● **INSTRUCTIONS TO FOLLOW**: From the data that follows, print exactly the lines starting at the one containing "data.materials.append(cloth_material())" and ending at the one containing "as a script."; include both of them and nothing more.

━━━━━ RECORDED INFORMATION ━━━━━

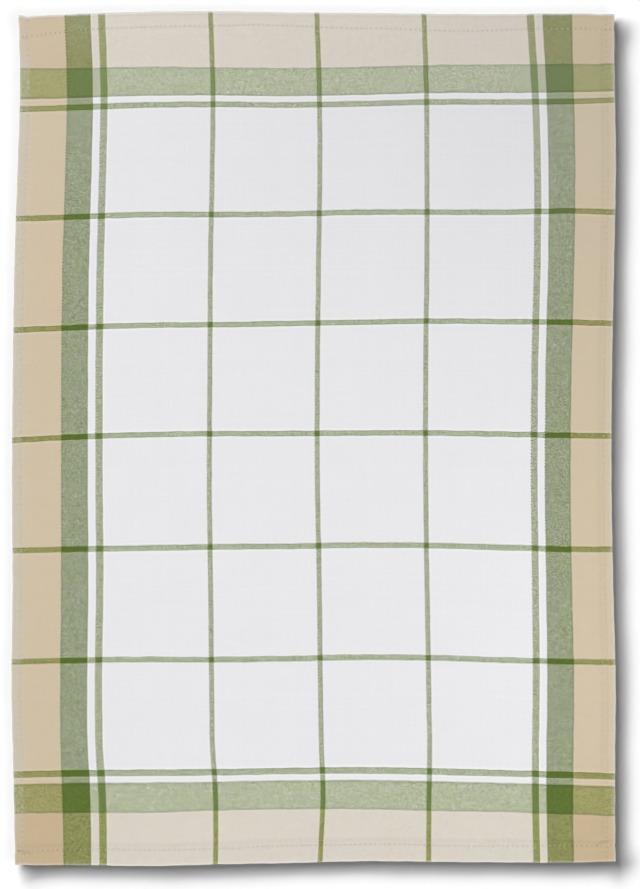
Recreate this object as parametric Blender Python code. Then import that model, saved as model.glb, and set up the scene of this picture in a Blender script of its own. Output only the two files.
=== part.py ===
"""Tea towel: one woven sheet with turned and stitched hems, lying flat with its face up.

Metres, +Z up. +X is the towel's right, +Y its top end, seen from above. The origin is the
middle of its underside. The sheet is one closed solid: a flat underside, a thin field, and
thicker hems on all four sides. Its edges and its woven lines wander a little, as in any
washed and pressed towel, and its face is slightly uneven.
"""

import math

import bmesh
import bpy
import numpy as np

MM = 0.001

# Finished size of the towel
WIDTH = 498.0 * MM
LENGTH = 705.0 * MM

# Thickness of the cloth where it is single, and what a hem's turned layers add
FIELD_THICKNESS = 1.0 * MM
HEM_RISE = 1.3 * MM
CORNER_LIMIT = 3.0 * MM

# Width of each hem, from the outer edge to its row of stitches
SIDE_HEM = 7.0 * MM
TOP_HEM = 10.5 * MM
FOOT_HEM = 13.0 * MM

# The folded edge is round: its widest point stands this high, and it turns in this far
EDGE_HEIGHT = 0.8 * MM
EDGE_TURN = 0.7 * MM
EDGE_SHARE = 0.55

# Across a hem: how far in from the stitches (plus) or from them to the edge (minus), and
# which share of the hem's rise is left there
STEP_PROFILE = (
    # from stitches, share of rise
    (-2.2 * MM, 1.00),
    (-0.8 * MM, 0.86),
    (0.0 * MM, 0.62),
    (0.9 * MM, 0.50),
    (2.4 * MM, 0.00),
)

# Spacing of the sheet's sections in the field
FIELD_SPACING = 15.0 * MM

# Places of the woven lines, measured on the flat cloth from its middle
LEFT_LINE = -176.7 * MM
CHECKS_ACROSS = (-84.8 * MM, 4.4 * MM, 93.7 * MM)
RIGHT_LINE = 183.7 * MM
TOP_LINE = 277.7 * MM
CHECKS_ALONG = (95.0 * MM, 3.1 * MM, -90.2 * MM)
FOOT_LINE = -277.1 * MM

# How far the lines that run down the towel wander sideways, in millimetres: a row for each
# section of its length, a column for each line
SIDE_DRIFT_COLUMNS = (-WIDTH / 2, LEFT_LINE, *CHECKS_ACROSS, RIGHT_LINE, WIDTH / 2)
SIDE_DRIFT = {
    # section: left edge, left line, check 1, check 2, check 3, right line, right edge
    352 * MM: (4.0, 0.5, -0.5, -2.0, -2.5, -3.5, 1.0),
    290 * MM: (4.5, 2.5, 1.0, 0.0, -0.5, -0.5, 1.0),
    230 * MM: (3.0, 1.5, 0.5, 0.5, 0.0, 1.5, 1.5),
    150 * MM: (1.0, -0.5, -1.0, -0.5, 0.0, 1.5, 1.0),
    60 * MM: (-0.5, -1.5, -1.5, -1.5, -1.0, -0.5, -1.5),
    -40 * MM: (-2.0, -1.5, -2.0, -1.5, -1.0, -1.0, -2.0),
    -120 * MM: (-1.5, -1.0, -1.0, 0.0, 0.0, 0.0, -1.0),
    -210 * MM: (-2.0, -2.0, 0.0, 1.0, 1.5, 1.0, 1.5),
    -290 * MM: (-0.5, 0.5, 2.5, 2.5, 1.5, 0.0, 2.0),
    -352 * MM: (0.5, 1.5, 3.0, 1.0, 1.0, 1.0, 2.0),
}

# How far the lines that run across the towel wander up or down, in millimetres: a row for
# each section of its width, a column for each line
END_DRIFT_COLUMNS = (LENGTH / 2, TOP_LINE, *CHECKS_ALONG, FOOT_LINE, -LENGTH / 2)
END_DRIFT = {
    # section: top edge, top line, check 1, check 2, check 3, foot line, foot edge
    -248 * MM: (-1.5, -3.5, -5.0, -4.5, -2.5, -1.0, -2.0),
    -200 * MM: (-0.5, -3.0, -3.0, -2.0, -1.5, -0.5, -1.5),
    -140 * MM: (1.5, -0.5, -1.0, 0.0, -0.5, 0.5, -2.0),
    -80 * MM: (2.0, 0.0, -0.5, 1.0, 0.5, 0.5, -0.5),
    -20 * MM: (1.0, -0.5, 0.5, 1.0, 1.0, 1.5, 0.5),
    40 * MM: (0.5, 0.5, 1.5, 1.5, 2.0, 2.0, 2.0),
    100 * MM: (-0.5, 1.5, 2.5, 1.5, 1.5, 1.5, 1.5),
    160 * MM: (-0.5, 1.5, 2.0, 0.5, 0.0, -0.5, 1.0),
    215 * MM: (0.0, 2.0, 1.5, -0.5, -1.5, -2.0, 1.5),
    248 * MM: (-0.5, 4.0, 0.5, -1.0, -1.5, -3.0, 2.5),
}

# Soft swells where the pressed cloth stands a little off the table, in millimetres and
# degrees: the middle across and along, half its length and width, its heading, its height
SWELLS = (
    # across, along, half length, half width, heading, height
    (-150.0, 235.0, 90.0, 26.0, 18.0, 0.40),
    (175.0, 215.0, 100.0, 30.0, 52.0, 0.55),
    (20.0, 150.0, 120.0, 34.0, -12.0, 0.30),
    (-60.0, -30.0, 150.0, 40.0, 64.0, 0.30),
    (130.0, -120.0, 120.0, 32.0, 28.0, 0.35),
    (-190.0, -235.0, 80.0, 24.0, -36.0, 0.45),
    (236.0, -322.0, 16.0, 5.0, 24.0, 0.60),
    (238.0, -296.0, 12.0, 4.0, 32.0, 0.45),
)

CLOTH_COLOR = (0.78, 0.78, 0.78, 1.0)
CLOTH_ROUGHNESS = 0.9


def clear_scene():
    for old in list(bpy.data.objects):
        bpy.data.objects.remove(old, do_unlink=True)


def cloth_material():
    material = bpy.data.materials.new("woven_cotton")
    material.use_nodes = True
    shader = material.node_tree.nodes["Principled BSDF"]
    shader.inputs["Base Color"].default_value = CLOTH_COLOR
    shader.inputs["Roughness"].default_value = CLOTH_ROUGHNESS
    shader.inputs["Metallic"].default_value = 0.0
    return material


def smooth_between(stations, values, at):
    """A smooth curve through values given at rising stations, read at the places in at."""
    stations, values = np.asarray(stations), np.asarray(values)
    slopes = np.gradient(values, stations, axis=0)
    at = np.clip(at, stations[0], stations[-1])
    left = np.clip(np.searchsorted(stations, at) - 1, 0, len(stations) - 2)
    span = stations[left + 1] - stations[left]
    t = (at - stations[left]) / span
    shape = (-1,) + (1,) * (values.ndim - 1)
    t, span = t.reshape(shape), span.reshape(shape)
    ease = t * t * (3.0 - 2.0 * t)
    bend = t * (1.0 - t) * span
    return (
        values[left] * (1.0 - ease)
        + values[left + 1] * ease
        + bend * ((1.0 - t) * slopes[left] - t * slopes[left + 1])
    )


def drift_grid(table, columns, sections, places):
    """Drift in metres, a row for each of the sections and a column for each of the places."""
    stations = sorted(table)
    rows = smooth_between(stations, [table[s] for s in stations], sections)
    order = np.argsort(columns)
    across = smooth_between(np.asarray(columns)[order], rows.T[order], places)
    return across.T * MM


def laid_out(across, along):
    """Where each point of the flat cloth lies: two grids, a row for each place along."""
    side = drift_grid(SIDE_DRIFT, SIDE_DRIFT_COLUMNS, along, across)
    end = drift_grid(END_DRIFT, END_DRIFT_COLUMNS, across, along).T
    x = across[None, :] + side
    y = along[:, None] + end
    x -= (x.min() + x.max()) / 2
    y -= (y.min() + y.max()) / 2
    return x, y


def hem_share(inset, hem):
    """Share of a hem's rise at each distance in from its edge."""
    distances = [hem + step for step, share in STEP_PROFILE]
    shares = [share for step, share in STEP_PROFILE]
    return np.interp(inset, distances, shares)


def edge_share(inset):
    """How much of the full height the rounded edge leaves at each distance in from it."""
    turn = np.clip(inset / (3.0 * EDGE_TURN), 0.0, 1.0)
    return EDGE_SHARE + (1.0 - EDGE_SHARE) * np.sqrt(1.0 - (1.0 - turn) ** 2)


def swell_height(x, y):
    height = np.zeros_like(x)
    for across, along, half_length, half_width, heading, top in SWELLS:
        dx, dy = x - across * MM, y - along * MM
        turn = math.radians(heading)
        run = (dx * math.cos(turn) + dy * math.sin(turn)) / (half_length * MM)
        rise = (dy * math.cos(turn) - dx * math.sin(turn)) / (half_width * MM)
        height += top * MM * np.exp(-run * run - rise * rise)
    return height


def face_height(x, y, from_side, from_top, from_foot):
    """Height of the face over each grid point, from its distances to the edges."""
    sides = hem_share(from_side, SIDE_HEM)[None, :]
    ends = np.maximum(hem_share(from_top, TOP_HEM), hem_share(from_foot, FOOT_HEM))[:, None]
    height = np.minimum(FIELD_THICKNESS + HEM_RISE * (sides + ends), CORNER_LIMIT)
    height = height + swell_height(x, y)
    from_end = np.minimum(from_top, from_foot)
    return height * edge_share(from_side)[None, :] * edge_share(from_end)[:, None]


def sections(length, near_hem, far_hem):
    """Places of the sheet's sections from edge to edge: close at the hems, even between."""

    def hem_places(hem):
        turned = (0.0, EDGE_TURN, 2.0 * EDGE_TURN)
        return list(turned) + [hem + step for step, share in STEP_PROFILE]

    near, far = hem_places(near_hem), hem_places(far_hem)
    count = round((length - near[-1] - far[-1]) / FIELD_SPACING)
    middle = np.linspace(near[-1], length - far[-1], count + 1)
    return np.concatenate([near[:-1], middle, [length - place for place in far[-2::-1]]])


def inward(ring, amount):
    """The closed ring of points moved in by amount along its own outward direction."""
    ahead, behind = np.roll(ring, -1, axis=0), np.roll(ring, 1, axis=0)
    along = ahead - behind
    along /= np.linalg.norm(along, axis=1, keepdims=True)
    return ring + amount * np.stack([-along[:, 1], along[:, 0]], axis=1)


def towel_mesh():
    """The closed sheet: the face, the rounded edge, and a flat underside."""
    from_left = sections(WIDTH, SIDE_HEM, SIDE_HEM)
    from_foot = sections(LENGTH, FOOT_HEM, TOP_HEM)
    x, y = laid_out(from_left - WIDTH / 2, from_foot - LENGTH / 2)
    from_side = np.minimum(from_left, WIDTH - from_left)
    z = face_height(x, y, from_side, LENGTH - from_foot, from_foot)
    rows, columns = x.shape

    mesh = bmesh.new()
    face = [
        [mesh.verts.new((x[r, c], y[r, c], z[r, c])) for c in range(columns)]
        for r in range(rows)
    ]
    for r in range(rows - 1):
        for c in range(columns - 1):
            mesh.faces.new((face[r][c], face[r][c + 1], face[r + 1][c + 1], face[r + 1][c]))

    rim = (
        face[0][:-1]
        + [row[-1] for row in face[:-1]]
        + face[-1][:0:-1]
        + [row[0] for row in face[:0:-1]]
    )
    outline = np.array([vert.co[:2] for vert in rim])
    widest = [mesh.verts.new((px, py, EDGE_HEIGHT)) for px, py in outline]
    foot = [mesh.verts.new((px, py, 0.0)) for px, py in inward(outline, EDGE_TURN)]
    for upper, lower in ((rim, widest), (widest, foot)):
        for i, vert in enumerate(upper):
            j = (i + 1) % len(upper)
            mesh.faces.new((vert, lower[i], lower[j], upper[j]))
    underside = mesh.faces.new(foot[::-1])
    bmesh.ops.triangulate(mesh, faces=[underside])
    return mesh


def build_towel():
    clear_scene()
    data = bpy.data.meshes.new("tea_towel")
    mesh = towel_mesh()
    mesh.to_mesh(data)
    mesh.free()
    data.materials.append(cloth_material())
    data.shade_smooth()
    data.set_sharp_from_angle(angle=math.radians(50.0))
    towel = bpy.data.objects.new("tea_towel", data)
    bpy.context.collection.objects.link(towel)


build_towel()
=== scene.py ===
"""Looks of a yarn-dyed tea towel, laid out flat, as a Blender add-on that is run as a script.

The cloth is one woven sheet. Its side hems are turned under twice and stitched, then its end
hems are turned under twice over them and stitched, so the mesh follows every layer. The green
bands, the check and the beige borders are woven: each yarn has its own colour, and where two
cross, the one on top is seen with a little of the other through it.
"""

import math
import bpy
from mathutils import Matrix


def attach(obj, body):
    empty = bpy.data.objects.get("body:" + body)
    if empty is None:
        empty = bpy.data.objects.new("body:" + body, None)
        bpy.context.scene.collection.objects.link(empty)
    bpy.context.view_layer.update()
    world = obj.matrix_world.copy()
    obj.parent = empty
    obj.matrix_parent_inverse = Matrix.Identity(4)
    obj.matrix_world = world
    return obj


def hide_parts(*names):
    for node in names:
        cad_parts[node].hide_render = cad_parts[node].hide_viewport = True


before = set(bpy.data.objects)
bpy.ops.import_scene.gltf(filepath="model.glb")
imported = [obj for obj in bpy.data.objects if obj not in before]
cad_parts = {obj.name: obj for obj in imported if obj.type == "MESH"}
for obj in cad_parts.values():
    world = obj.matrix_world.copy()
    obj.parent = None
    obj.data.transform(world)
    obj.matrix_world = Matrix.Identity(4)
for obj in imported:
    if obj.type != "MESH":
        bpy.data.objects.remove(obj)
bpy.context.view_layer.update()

from types import SimpleNamespace

import bpy
import numpy as np

bl_info = {
    "name": "Tea Towel",
    "version": (1, 0, 0),
    "blender": (4, 5, 0),
    "location": "View3D > Sidebar > Towel",
    "description": "Builds a woven tea towel with turned hems and its stitching",
    "category": "Object",
}

MM = 0.001

# ---------------------------------------------------------------- layout of the cloth

FINISHED_WIDTH = 498.0 * MM
FINISHED_LENGTH = 705.0 * MM

# Stripes of coloured yarn: the middle of each, from the middle of the towel, and its width
LEFT_BAND = -197.4 * MM
LEFT_LINE = -176.7 * MM
CHECKS_ACROSS = (-84.8 * MM, 4.4 * MM, 93.7 * MM)
RIGHT_LINE = 183.7 * MM
RIGHT_BAND = 203.8 * MM
TOP_LINE = 277.7 * MM
CHECKS_ALONG = (186.9 * MM, 95.0 * MM, 3.1 * MM, -90.2 * MM, -183.5 * MM)
FOOT_LINE = -277.1 * MM

WARP_STRIPES = {
    # yarns that run down the towel: (middle, width), each kind laid over the ones before
    "beige": (
        (-223.0 * MM, 53.0 * MM),
        (226.0 * MM, 46.0 * MM),
    ),
    "green": (
        (LEFT_BAND, 22.4 * MM),
        (RIGHT_BAND, 22.0 * MM),
    ),
    "line_green": (
        (LEFT_LINE, 5.9 * MM),
        *((check, 4.0 * MM) for check in CHECKS_ACROSS),
        (RIGHT_LINE, 5.6 * MM),
    ),
    "ecru": (
        (-258.0 * MM, 35.0 * MM),
        (263.3 * MM, 35.0 * MM),
    ),
}
WEFT_STRIPES = {
    # yarns that run across the towel: (middle, width)
    "sand": (
        (344.0 * MM, 90.0 * MM),
        (-345.0 * MM, 90.0 * MM),
    ),
    "leaf": (
        (297.25 * MM, 24.0 * MM),
        (-297.15 * MM, 24.3 * MM),
    ),
    "line_leaf": (
        (TOP_LINE, 4.9 * MM),
        *((check, 4.6 * MM) for check in CHECKS_ALONG),
        (FOOT_LINE, 5.2 * MM),
    ),
}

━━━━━

● **ANSWER FOR THE TASK**:
    data.materials.append(cloth_material())
    data.shade_smooth()
    data.set_sharp_from_angle(angle=math.radians(50.0))
    towel = bpy.data.objects.new("tea_towel", data)
    bpy.context.collection.objects.link(towel)


build_towel()
=== scene.py ===
"""Looks of a yarn-dyed tea towel, laid out flat, as a Blender add-on that is run as a script.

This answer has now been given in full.